RE: [PATCH] x86: Implement Linear Address Masking support

From: David Laight
Date: Thu May 12 2022 - 11:34:00 EST


From: Thomas Gleixner
> Sent: 12 May 2022 16:07
>
> On Thu, May 12 2022 at 15:07, Matthew Wilcox wrote:
> > On Thu, May 12, 2022 at 01:01:07PM +0000, David Laight wrote:
> >> > +static inline int64_t sign_extend64(uint64_t value, int index)
> >> > +{
> >> > + int shift = 63 - index;
> >> > + return (int64_t)(value << shift) >> shift;
> >> > +}
> >>
> >> Shift of signed integers are UB.
> >
> > Citation needed.
>
> I'll bite :)
>
> C11/19: 6.5.7 Bitwise shift operators
>
> 4 The result of E1 << E2 is E1 left-shifted E2 bit positions; vacated
> bits are filled with zeros. If E1 has an unsigned type, the value of
> the result is E1 × 2E2, reduced modulo one more than the maximum
> value representable in the result type. If E1 has a signed type and
> nonnegative value, and E1 × 2E2 is representable in the result type,
> then that is the resulting value; otherwise, the behavior is
> undefined.
>
> This is irrelevant for the case above because the left shift is on an
> unsigned integer. The interesting part is this:
>
> 5 The result of E1 >> E2 is E1 right-shifted E2 bit positions. If E1
> has an unsigned type or if E1 has a signed type and a nonnegative
> value, the value of the result is the integral part of the quotient
> of E1/2E2. If E1 has a signed type and a negative value, the
> resulting value is implementation-defined.
>
> So it's not UB, it's implementation defined.
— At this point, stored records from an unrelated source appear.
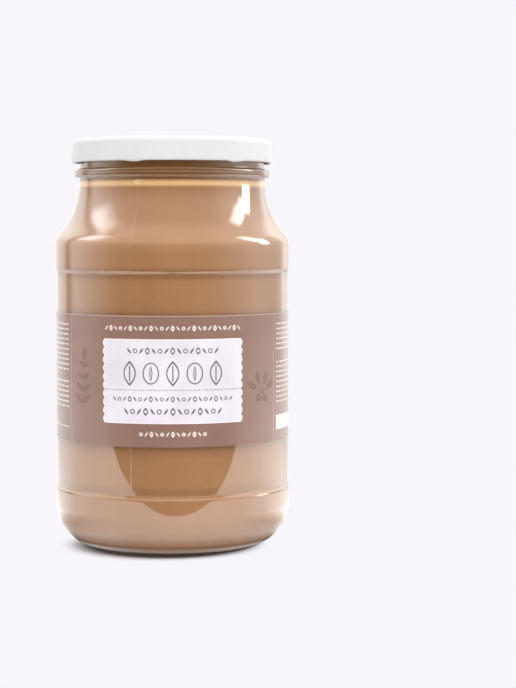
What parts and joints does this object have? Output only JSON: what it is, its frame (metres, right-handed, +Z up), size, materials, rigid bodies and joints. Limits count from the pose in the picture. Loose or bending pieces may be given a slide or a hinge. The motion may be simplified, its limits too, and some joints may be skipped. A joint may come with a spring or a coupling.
{
  "type": "walnut butter jar",
  "caption": "Round glass jar with a wide neck, filled with walnut butter, with a brown wrap label on its recessed panel and a white twist-off metal lid.",
  "frame": {"origin": "on the jar's axis, in the plane of the ring that the jar stands on", "axes": "+Z up along the jar's axis, -Y towards the front panel of the label"},
  "size_m": [0.1008, 0.1008, 0.175],
  "materials": {
    "clear_glass": "clear moulded glass, glossy, with a fine mould seam",
    "walnut_butter": "smooth light brown nut paste, slightly oily",
    "white_lacquer": "white lacquered tinplate, satin gloss",
    "label_paper": "printed label paper, brown with a pale panel, smooth"
  },
  "bodies": {
    "root": {"glass_jar": "clear_glass", "walnut_butter": "walnut_butter", "lid": "white_lacquer", "label": "label_paper"}
  },
  "joints": []
}
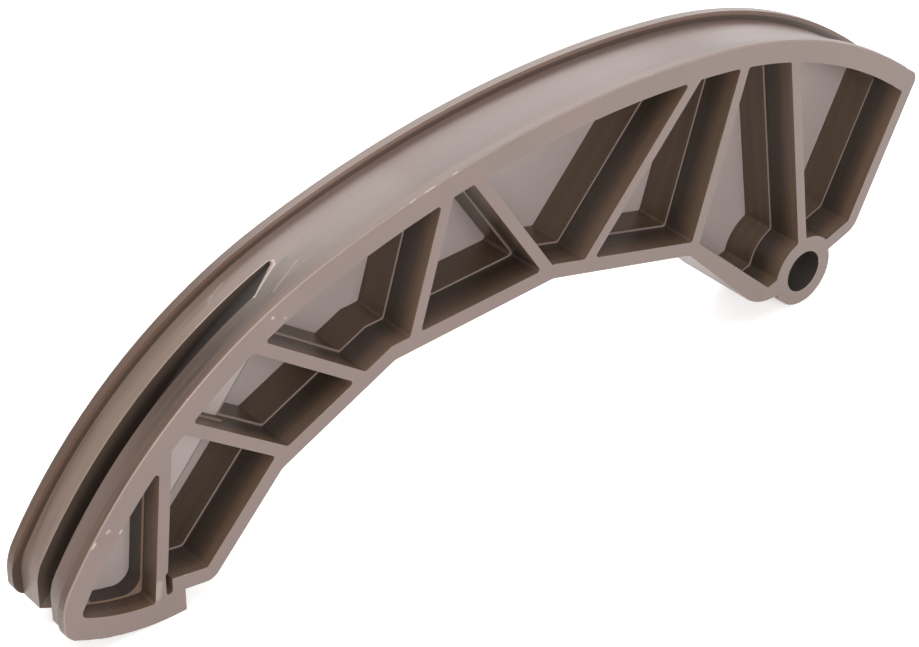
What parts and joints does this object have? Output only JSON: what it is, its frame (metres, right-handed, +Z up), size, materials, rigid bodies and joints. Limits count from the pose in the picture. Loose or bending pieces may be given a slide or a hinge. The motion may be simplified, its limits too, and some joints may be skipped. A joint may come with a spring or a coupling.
{
  "type": "timing chain tensioner rail",
  "caption": "Curved one-piece moulded chain tensioner rail with guide flanges, a ribbed open side, a pivot boss and a foot for the tensioner plunger.",
  "frame": {"origin": "centre of the pivot bore, in the plane of the open ribbed face", "axes": "+X along the rail from the foot towards the pivot end's tip, +Y from the open ribbed face to the flat back, +Z up with the running surface on top"},
  "size_m": [0.2036, 0.0175, 0.0679],
  "materials": {
    "nylon": "semi-gloss glass-filled nylon, brown"
  },
  "bodies": {
    "root": {"tensioner_rail": "nylon"}
  },
  "joints": []
}
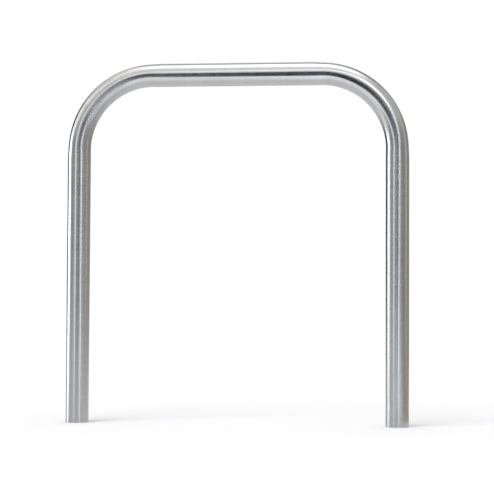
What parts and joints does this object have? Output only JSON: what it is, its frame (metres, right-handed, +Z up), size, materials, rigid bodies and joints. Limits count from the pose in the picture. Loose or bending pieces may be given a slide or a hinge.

The obvious choice is to
> keep LSB set, i.e. arithmetic shift, what both GCC and clang do.

I'm sure someone recently said one of the standards had made them UB.

In any case, given the caller seems to know whether the top bit is set
(and does a different call) using |= or &= is distinctly better.
Especially since the required constant can be computed in a slow path.